→ Instructions to follow
Locate each line holding the string "joints" and copy it.
* begin *
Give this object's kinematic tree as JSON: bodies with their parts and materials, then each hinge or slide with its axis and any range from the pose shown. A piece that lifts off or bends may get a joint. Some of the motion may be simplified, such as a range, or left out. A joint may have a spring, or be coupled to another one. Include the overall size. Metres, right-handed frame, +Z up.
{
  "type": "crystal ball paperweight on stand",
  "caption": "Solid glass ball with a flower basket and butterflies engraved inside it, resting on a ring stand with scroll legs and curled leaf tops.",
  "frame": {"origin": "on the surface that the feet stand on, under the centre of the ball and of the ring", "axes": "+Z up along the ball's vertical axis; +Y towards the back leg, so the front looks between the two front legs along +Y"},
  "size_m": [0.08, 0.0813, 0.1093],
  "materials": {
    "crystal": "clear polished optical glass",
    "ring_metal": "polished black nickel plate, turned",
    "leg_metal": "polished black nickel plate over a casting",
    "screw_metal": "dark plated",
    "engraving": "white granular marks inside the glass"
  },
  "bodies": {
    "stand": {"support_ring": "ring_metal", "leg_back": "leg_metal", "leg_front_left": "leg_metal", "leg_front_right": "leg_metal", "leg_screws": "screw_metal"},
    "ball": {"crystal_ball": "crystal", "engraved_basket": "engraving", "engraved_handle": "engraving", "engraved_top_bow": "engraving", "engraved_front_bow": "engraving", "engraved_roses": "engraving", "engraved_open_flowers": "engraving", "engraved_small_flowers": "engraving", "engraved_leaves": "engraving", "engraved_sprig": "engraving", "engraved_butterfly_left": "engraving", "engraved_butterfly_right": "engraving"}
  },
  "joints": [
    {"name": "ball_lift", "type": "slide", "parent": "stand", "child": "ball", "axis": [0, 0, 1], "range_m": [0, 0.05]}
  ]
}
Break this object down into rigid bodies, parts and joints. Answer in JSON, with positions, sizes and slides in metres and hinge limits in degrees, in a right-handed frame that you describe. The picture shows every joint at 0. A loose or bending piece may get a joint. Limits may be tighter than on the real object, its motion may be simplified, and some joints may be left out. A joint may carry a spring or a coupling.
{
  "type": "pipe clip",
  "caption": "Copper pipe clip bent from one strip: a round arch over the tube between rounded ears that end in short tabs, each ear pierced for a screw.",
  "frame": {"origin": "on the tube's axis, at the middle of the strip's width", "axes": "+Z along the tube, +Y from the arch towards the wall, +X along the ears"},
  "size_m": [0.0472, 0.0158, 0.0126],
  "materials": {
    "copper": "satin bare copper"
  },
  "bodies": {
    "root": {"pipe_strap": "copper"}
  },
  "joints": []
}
* end *
→ Result for this exercise
  "joints": [
Break this object down into rigid bodies, parts and joints. Answer in JSON, with positions, sizes and slides in metres and hinge limits in degrees, in a right-handed frame that you describe. The picture shows every joint at 0. A loose or bending piece may get a joint. Limits may be tighter than on the real object, its motion may be simplified, and some joints may be left out. A joint may carry a spring or a coupling.
  "joints": []